Oye. Quiero compartir contigo muchas experiencias. Pero me cuesta poner en frases comprensibles mis pensamientos, mis ideas, mis observaciones sobre Stgo, sobre el fuerte olor de orina que pica las calles, sobre la carnicería grotesca de polillas debajo cada farol que encuentro al caminar por Parque Bustamante en la mañana, sobre la sangre Chilena. Sabes? Pero -- te cuento esto:

I was in class this evening, and my funny bone was tickled. But not just tickled: Sprained. And when a tickle becomes an injury, there's no apologizing. Which is trouble.

The class, honestly, was boring me to tears. We're talking phrasal verbs and car vocabulary. Wow. And I was just starting to get annoyed with the bird twirpedly chirping away outside. "He's awfully loud," I though to myself. "He's awfully loud." But I maintained my concentration... tailgate, rear end, fender bender, yield, pick up, drop off, buckle up ... And just then, here comes his sing-song voice, in full stereo, belligerently interjecting his Ode to Spring into the classroom.

"HE'S AWFULLY LOUD,"

I thought, loudly, back. I couldn't help but glare at the window-- not out the window, but at the window morbidly covered in half-broken blinds that are only half-broken enough to be ugly, yet still functional enough to continue blocking out the glory of daylight. Irritated by defeat, fueled by paranoia, I glowered at those ugly blinds, half full of annoyance--at ugly blinds, at little birds, at boring books, at phrasal verbs--and half empty of the beautiful sunshine our little friend was so vocally enjoying. When I absently tried to bring my attention back to the class, and they all started laughing, I realized -- That little bastard. He did that on purpose! He's just rubbing it in! And I wasn't the only one who noticed! ... That's not nice. At the very least, my classmates joined me in the oddity of the moment. But it tickled my funny bone in a way that was irreparable. Which is trouble.
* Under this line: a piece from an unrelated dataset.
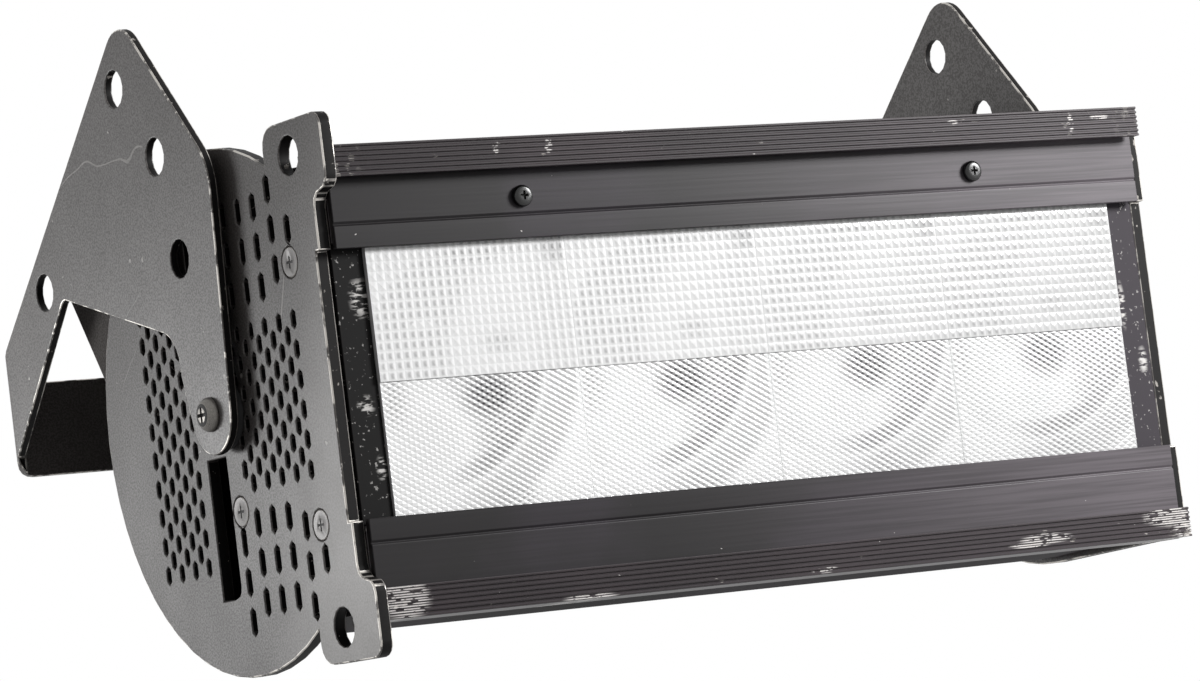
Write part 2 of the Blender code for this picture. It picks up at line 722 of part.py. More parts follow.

Later, everything was funny:

Focus. This is the seventh time I've heard it in a week. No-- it's FO-CUS. Do not say "Fuk-use" or I'll take offense.

"Jump out" isn't a phrasal verb. ... Wait. Yes. Yes it is, because you can jump out of a cake, or a closet. But this is weird for visual learners.

What does "get off" mean? ... Emmmmmmmm. ... Opposite of get on.

And then, on a "How Good of a Driver Are You" quiz, I definitely scored the lowest. And when they asked if it was easy to get a driver's license in the U.S. (obviously, it must be), all I could think about was how I smacked the tester when I put the car in reverse. It was an accident.

Me complicas, pájarito. Me complicas. That was difficult.